» What needs to be done: Repeat the lines that follow, leaving nothing out.

Records from a data source
◆ ◆ ◆

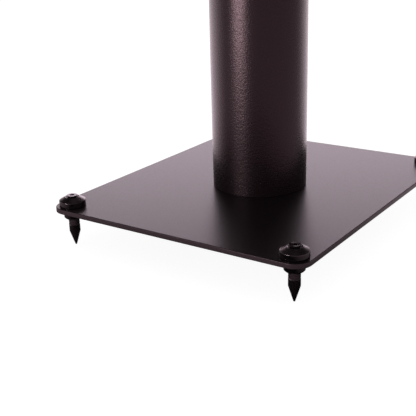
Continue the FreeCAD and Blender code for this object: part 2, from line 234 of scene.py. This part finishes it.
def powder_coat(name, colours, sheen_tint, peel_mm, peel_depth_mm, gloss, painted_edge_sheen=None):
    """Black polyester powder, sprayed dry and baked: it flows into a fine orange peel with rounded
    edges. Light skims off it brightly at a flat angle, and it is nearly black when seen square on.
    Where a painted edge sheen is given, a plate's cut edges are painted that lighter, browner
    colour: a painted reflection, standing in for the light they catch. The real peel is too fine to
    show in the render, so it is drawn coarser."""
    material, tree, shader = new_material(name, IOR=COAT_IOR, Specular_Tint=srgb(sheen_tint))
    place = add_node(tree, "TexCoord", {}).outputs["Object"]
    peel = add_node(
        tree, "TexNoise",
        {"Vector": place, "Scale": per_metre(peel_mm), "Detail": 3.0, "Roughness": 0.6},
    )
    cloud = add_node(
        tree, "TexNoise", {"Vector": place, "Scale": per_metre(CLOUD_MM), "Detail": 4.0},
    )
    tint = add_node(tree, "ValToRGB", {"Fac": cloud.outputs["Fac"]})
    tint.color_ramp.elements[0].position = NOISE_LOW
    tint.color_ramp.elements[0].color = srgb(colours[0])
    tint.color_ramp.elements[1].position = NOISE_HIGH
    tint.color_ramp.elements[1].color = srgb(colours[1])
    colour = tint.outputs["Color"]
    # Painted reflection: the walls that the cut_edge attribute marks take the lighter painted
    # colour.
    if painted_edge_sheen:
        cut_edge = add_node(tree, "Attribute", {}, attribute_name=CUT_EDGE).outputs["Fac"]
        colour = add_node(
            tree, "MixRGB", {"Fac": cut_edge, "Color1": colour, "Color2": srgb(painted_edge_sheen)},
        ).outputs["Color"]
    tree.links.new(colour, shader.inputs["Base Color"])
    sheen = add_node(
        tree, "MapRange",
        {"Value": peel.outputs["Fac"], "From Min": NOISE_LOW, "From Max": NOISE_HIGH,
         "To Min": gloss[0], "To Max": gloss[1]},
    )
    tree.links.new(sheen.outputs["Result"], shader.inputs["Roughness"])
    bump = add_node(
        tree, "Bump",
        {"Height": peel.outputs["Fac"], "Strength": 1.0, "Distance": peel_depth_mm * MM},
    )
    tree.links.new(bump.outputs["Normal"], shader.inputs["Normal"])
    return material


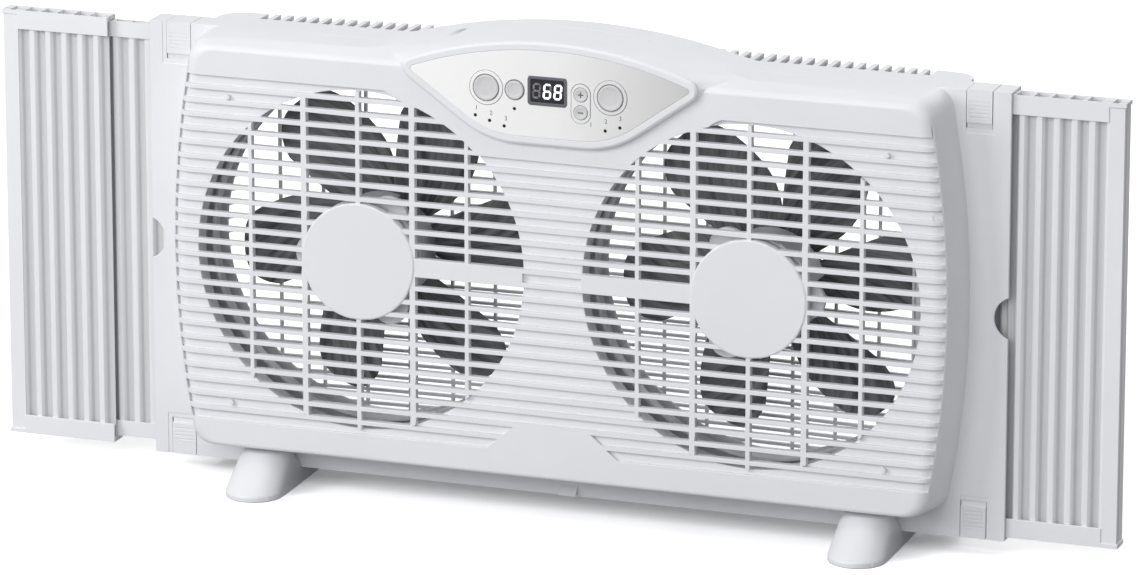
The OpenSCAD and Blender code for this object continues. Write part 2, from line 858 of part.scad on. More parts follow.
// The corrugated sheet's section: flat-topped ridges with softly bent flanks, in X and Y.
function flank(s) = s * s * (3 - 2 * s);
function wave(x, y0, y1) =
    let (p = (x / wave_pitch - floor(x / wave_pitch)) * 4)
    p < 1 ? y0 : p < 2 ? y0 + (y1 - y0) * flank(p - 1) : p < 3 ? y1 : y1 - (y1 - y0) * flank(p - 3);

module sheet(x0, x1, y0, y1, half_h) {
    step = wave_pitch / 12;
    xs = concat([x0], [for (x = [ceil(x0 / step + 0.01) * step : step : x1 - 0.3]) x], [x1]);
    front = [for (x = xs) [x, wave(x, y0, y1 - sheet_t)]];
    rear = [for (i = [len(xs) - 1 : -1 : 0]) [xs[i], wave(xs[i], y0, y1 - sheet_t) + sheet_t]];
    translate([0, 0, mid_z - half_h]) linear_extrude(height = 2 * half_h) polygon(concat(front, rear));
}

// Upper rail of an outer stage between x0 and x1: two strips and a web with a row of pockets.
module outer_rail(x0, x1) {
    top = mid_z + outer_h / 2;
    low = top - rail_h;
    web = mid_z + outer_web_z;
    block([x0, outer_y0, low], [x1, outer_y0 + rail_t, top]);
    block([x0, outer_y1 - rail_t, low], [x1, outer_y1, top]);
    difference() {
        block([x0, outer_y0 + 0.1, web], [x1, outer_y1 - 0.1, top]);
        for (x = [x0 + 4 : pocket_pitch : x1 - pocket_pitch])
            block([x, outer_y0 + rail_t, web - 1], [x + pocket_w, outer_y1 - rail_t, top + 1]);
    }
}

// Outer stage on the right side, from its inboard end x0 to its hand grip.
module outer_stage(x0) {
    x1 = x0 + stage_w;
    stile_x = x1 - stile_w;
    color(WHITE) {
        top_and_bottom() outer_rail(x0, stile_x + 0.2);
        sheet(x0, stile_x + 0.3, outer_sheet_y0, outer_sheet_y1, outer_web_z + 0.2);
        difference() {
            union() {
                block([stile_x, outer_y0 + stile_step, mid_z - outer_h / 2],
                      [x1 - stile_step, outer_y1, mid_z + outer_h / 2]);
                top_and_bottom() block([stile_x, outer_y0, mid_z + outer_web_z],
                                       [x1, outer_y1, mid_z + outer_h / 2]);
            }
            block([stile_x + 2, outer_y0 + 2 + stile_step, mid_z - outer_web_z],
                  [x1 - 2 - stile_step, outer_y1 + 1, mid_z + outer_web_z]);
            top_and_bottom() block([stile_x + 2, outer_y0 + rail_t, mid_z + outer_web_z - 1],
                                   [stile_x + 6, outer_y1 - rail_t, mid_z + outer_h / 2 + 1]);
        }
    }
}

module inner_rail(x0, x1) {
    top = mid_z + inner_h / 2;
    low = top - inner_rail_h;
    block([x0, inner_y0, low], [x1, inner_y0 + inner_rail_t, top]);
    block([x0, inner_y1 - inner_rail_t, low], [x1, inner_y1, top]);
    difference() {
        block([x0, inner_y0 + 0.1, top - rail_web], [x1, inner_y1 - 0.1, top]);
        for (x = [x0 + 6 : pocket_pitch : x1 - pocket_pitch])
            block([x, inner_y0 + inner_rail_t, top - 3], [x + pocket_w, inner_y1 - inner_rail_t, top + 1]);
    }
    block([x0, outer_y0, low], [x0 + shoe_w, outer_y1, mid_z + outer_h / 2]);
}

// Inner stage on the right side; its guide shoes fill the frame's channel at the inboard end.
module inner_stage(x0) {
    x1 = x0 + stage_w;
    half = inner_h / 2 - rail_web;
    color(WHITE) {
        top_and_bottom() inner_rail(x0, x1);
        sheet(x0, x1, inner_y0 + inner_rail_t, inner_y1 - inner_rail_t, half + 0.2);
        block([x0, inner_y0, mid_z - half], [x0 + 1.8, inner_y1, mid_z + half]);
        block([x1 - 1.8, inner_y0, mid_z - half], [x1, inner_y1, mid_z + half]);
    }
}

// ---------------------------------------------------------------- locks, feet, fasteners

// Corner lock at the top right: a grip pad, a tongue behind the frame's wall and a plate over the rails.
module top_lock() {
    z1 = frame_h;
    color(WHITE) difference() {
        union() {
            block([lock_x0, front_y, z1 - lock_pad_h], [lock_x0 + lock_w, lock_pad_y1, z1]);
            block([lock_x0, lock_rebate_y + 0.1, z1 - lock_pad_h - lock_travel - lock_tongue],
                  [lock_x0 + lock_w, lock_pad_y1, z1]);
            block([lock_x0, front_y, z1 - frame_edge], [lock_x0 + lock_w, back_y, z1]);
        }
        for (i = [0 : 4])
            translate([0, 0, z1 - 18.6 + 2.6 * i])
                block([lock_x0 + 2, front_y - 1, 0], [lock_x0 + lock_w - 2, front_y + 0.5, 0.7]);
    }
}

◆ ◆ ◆

» Task output:
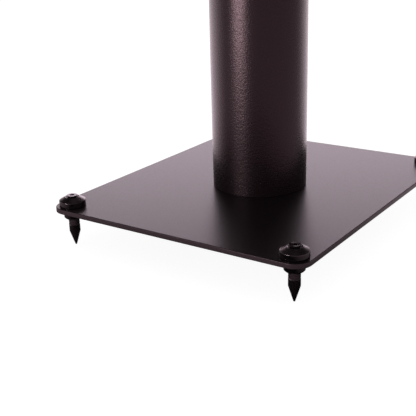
Continue the FreeCAD and Blender code for this object: part 2, from line 234 of scene.py. This part finishes it.
def powder_coat(name, colours, sheen_tint, peel_mm, peel_depth_mm, gloss, painted_edge_sheen=None):
    """Black polyester powder, sprayed dry and baked: it flows into a fine orange peel with rounded
    edges. Light skims off it brightly at a flat angle, and it is nearly black when seen square on.
    Where a painted edge sheen is given, a plate's cut edges are painted that lighter, browner
    colour: a painted reflection, standing in for the light they catch. The real peel is too fine to
    show in the render, so it is drawn coarser."""
    material, tree, shader = new_material(name, IOR=COAT_IOR, Specular_Tint=srgb(sheen_tint))
    place = add_node(tree, "TexCoord", {}).outputs["Object"]
    peel = add_node(
        tree, "TexNoise",
        {"Vector": place, "Scale": per_metre(peel_mm), "Detail": 3.0, "Roughness": 0.6},
    )
    cloud = add_node(
        tree, "TexNoise", {"Vector": place, "Scale": per_metre(CLOUD_MM), "Detail": 4.0},
    )
    tint = add_node(tree, "ValToRGB", {"Fac": cloud.outputs["Fac"]})
    tint.color_ramp.elements[0].position = NOISE_LOW
    tint.color_ramp.elements[0].color = srgb(colours[0])
    tint.color_ramp.elements[1].position = NOISE_HIGH
    tint.color_ramp.elements[1].color = srgb(colours[1])
    colour = tint.outputs["Color"]
    # Painted reflection: the walls that the cut_edge attribute marks take the lighter painted
    # colour.
    if painted_edge_sheen:
        cut_edge = add_node(tree, "Attribute", {}, attribute_name=CUT_EDGE).outputs["Fac"]
        colour = add_node(
            tree, "MixRGB", {"Fac": cut_edge, "Color1": colour, "Color2": srgb(painted_edge_sheen)},
        ).outputs["Color"]
    tree.links.new(colour, shader.inputs["Base Color"])
    sheen = add_node(
        tree, "MapRange",
        {"Value": peel.outputs["Fac"], "From Min": NOISE_LOW, "From Max": NOISE_HIGH,
         "To Min": gloss[0], "To Max": gloss[1]},
    )
    tree.links.new(sheen.outputs["Result"], shader.inputs["Roughness"])
    bump = add_node(
        tree, "Bump",
        {"Height": peel.outputs["Fac"], "Strength": 1.0, "Distance": peel_depth_mm * MM},
    )
    tree.links.new(bump.outputs["Normal"], shader.inputs["Normal"])
    return material


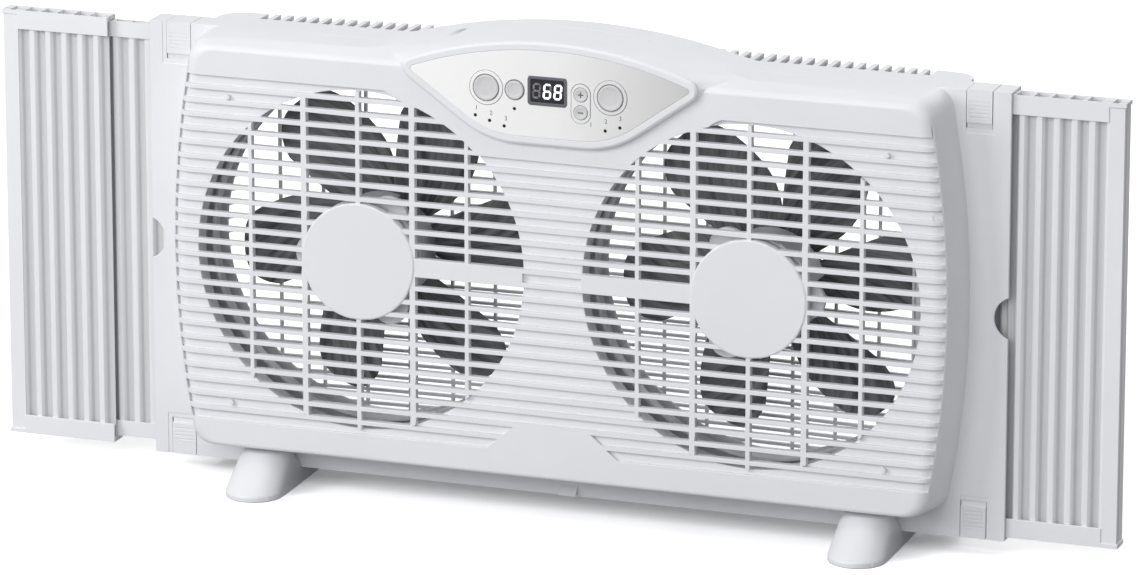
The OpenSCAD and Blender code for this object continues. Write part 2, from line 858 of part.scad on. More parts follow.
// The corrugated sheet's section: flat-topped ridges with softly bent flanks, in X and Y.
function flank(s) = s * s * (3 - 2 * s);
function wave(x, y0, y1) =
    let (p = (x / wave_pitch - floor(x / wave_pitch)) * 4)
    p < 1 ? y0 : p < 2 ? y0 + (y1 - y0) * flank(p - 1) : p < 3 ? y1 : y1 - (y1 - y0) * flank(p - 3);

module sheet(x0, x1, y0, y1, half_h) {
    step = wave_pitch / 12;
    xs = concat([x0], [for (x = [ceil(x0 / step + 0.01) * step : step : x1 - 0.3]) x], [x1]);
    front = [for (x = xs) [x, wave(x, y0, y1 - sheet_t)]];
    rear = [for (i = [len(xs) - 1 : -1 : 0]) [xs[i], wave(xs[i], y0, y1 - sheet_t) + sheet_t]];
    translate([0, 0, mid_z - half_h]) linear_extrude(height = 2 * half_h) polygon(concat(front, rear));
}

// Upper rail of an outer stage between x0 and x1: two strips and a web with a row of pockets.
module outer_rail(x0, x1) {
    top = mid_z + outer_h / 2;
    low = top - rail_h;
    web = mid_z + outer_web_z;
    block([x0, outer_y0, low], [x1, outer_y0 + rail_t, top]);
    block([x0, outer_y1 - rail_t, low], [x1, outer_y1, top]);
    difference() {
        block([x0, outer_y0 + 0.1, web], [x1, outer_y1 - 0.1, top]);
        for (x = [x0 + 4 : pocket_pitch : x1 - pocket_pitch])
            block([x, outer_y0 + rail_t, web - 1], [x + pocket_w, outer_y1 - rail_t, top + 1]);
    }
}

// Outer stage on the right side, from its inboard end x0 to its hand grip.
module outer_stage(x0) {
    x1 = x0 + stage_w;
    stile_x = x1 - stile_w;
    color(WHITE) {
        top_and_bottom() outer_rail(x0, stile_x + 0.2);
        sheet(x0, stile_x + 0.3, outer_sheet_y0, outer_sheet_y1, outer_web_z + 0.2);
        difference() {
            union() {
                block([stile_x, outer_y0 + stile_step, mid_z - outer_h / 2],
                      [x1 - stile_step, outer_y1, mid_z + outer_h / 2]);
                top_and_bottom() block([stile_x, outer_y0, mid_z + outer_web_z],
                                       [x1, outer_y1, mid_z + outer_h / 2]);
            }
            block([stile_x + 2, outer_y0 + 2 + stile_step, mid_z - outer_web_z],
                  [x1 - 2 - stile_step, outer_y1 + 1, mid_z + outer_web_z]);
            top_and_bottom() block([stile_x + 2, outer_y0 + rail_t, mid_z + outer_web_z - 1],
                                   [stile_x + 6, outer_y1 - rail_t, mid_z + outer_h / 2 + 1]);
        }
    }
}

module inner_rail(x0, x1) {
    top = mid_z + inner_h / 2;
    low = top - inner_rail_h;
    block([x0, inner_y0, low], [x1, inner_y0 + inner_rail_t, top]);
    block([x0, inner_y1 - inner_rail_t, low], [x1, inner_y1, top]);
    difference() {
        block([x0, inner_y0 + 0.1, top - rail_web], [x1, inner_y1 - 0.1, top]);
        for (x = [x0 + 6 : pocket_pitch : x1 - pocket_pitch])
            block([x, inner_y0 + inner_rail_t, top - 3], [x + pocket_w, inner_y1 - inner_rail_t, top + 1]);
    }
    block([x0, outer_y0, low], [x0 + shoe_w, outer_y1, mid_z + outer_h / 2]);
}

// Inner stage on the right side; its guide shoes fill the frame's channel at the inboard end.
module inner_stage(x0) {
    x1 = x0 + stage_w;
    half = inner_h / 2 - rail_web;
    color(WHITE) {
        top_and_bottom() inner_rail(x0, x1);
        sheet(x0, x1, inner_y0 + inner_rail_t, inner_y1 - inner_rail_t, half + 0.2);
        block([x0, inner_y0, mid_z - half], [x0 + 1.8, inner_y1, mid_z + half]);
        block([x1 - 1.8, inner_y0, mid_z - half], [x1, inner_y1, mid_z + half]);
    }
}

// ---------------------------------------------------------------- locks, feet, fasteners

// Corner lock at the top right: a grip pad, a tongue behind the frame's wall and a plate over the rails.
module top_lock() {
    z1 = frame_h;
    color(WHITE) difference() {
        union() {
            block([lock_x0, front_y, z1 - lock_pad_h], [lock_x0 + lock_w, lock_pad_y1, z1]);
            block([lock_x0, lock_rebate_y + 0.1, z1 - lock_pad_h - lock_travel - lock_tongue],
                  [lock_x0 + lock_w, lock_pad_y1, z1]);
            block([lock_x0, front_y, z1 - frame_edge], [lock_x0 + lock_w, back_y, z1]);
        }
        for (i = [0 : 4])
            translate([0, 0, z1 - 18.6 + 2.6 * i])
                block([lock_x0 + 2, front_y - 1, 0], [lock_x0 + lock_w - 2, front_y + 0.5, 0.7]);
    }
}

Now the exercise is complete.